Communication is another key to an effective restaurant loss prevention strategy. Whether it is in employee training, during regular meetings, or when a new policy is introduced, make sure that your staff is well aware of the rules & repercussions involved. Drawing their attention to the software or processes that are in place to monitor their activity can sometimes be a deterrent to future “bad” behavior.
This may seem like an obvious one, but the majority of restaurant employee fraud is opportunistic or due to the belief that they either won’t be caught or there will be no repercussions. Make sure the employee handbook is readily available, post signs in the back office or kitchen, and follow through with the rules so your staff knows their negative activities do not go unnoticed.
There is a fine line between running a tight ship and appearing overbearing. So, promote open dialog with your staff so that they feel like they are an important part of the team. This approach will make them feel like a vital asset to the restaurant, and help preemptively prevent restaurant theft while improving overall morale.

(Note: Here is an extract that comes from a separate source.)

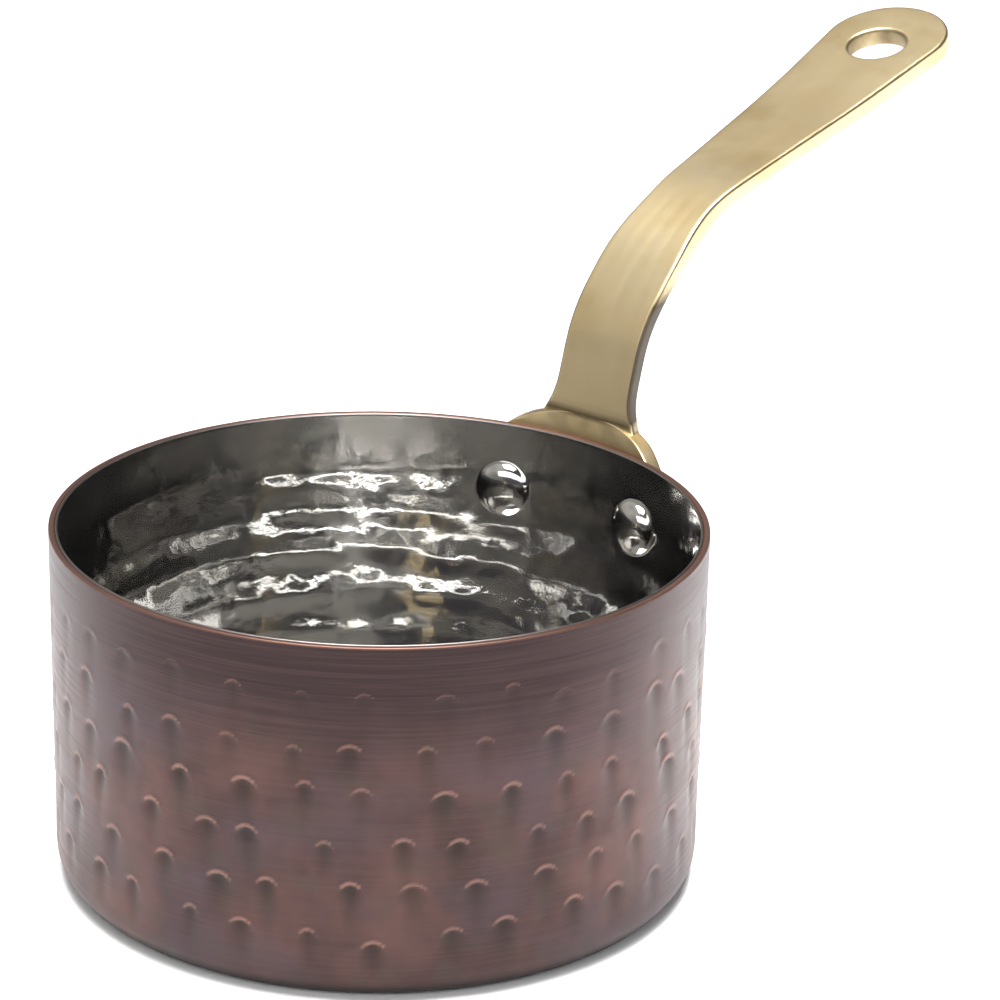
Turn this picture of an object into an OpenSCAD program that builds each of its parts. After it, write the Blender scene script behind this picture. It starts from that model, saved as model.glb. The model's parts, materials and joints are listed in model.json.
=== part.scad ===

The final and possibly most important tip for any loss prevention strategy is that no decisions, priorities, or thresholds are ever final. What you will likely find, as you start identifying and addressing more issues related to restaurant theft and/or inefficiencies, is that the same issues will start happening less and less because your loss prevention strategy is actually working.
But it also means that you should continue to tweak thresholds to find new issues, stay up on industry tactics, and broaden your scope to find potentially new sources of loss or profit opportunities. As stated in the previous tip, employees that are looking to steal are opportunistic, so as you prevent restaurant theft one-way, they will find another.
Continuing to audit your loss prevention reports, alerts, and resolved issues to ensure they remain effective will give you the best chance to optimize your restaurant performance and earn the most profit.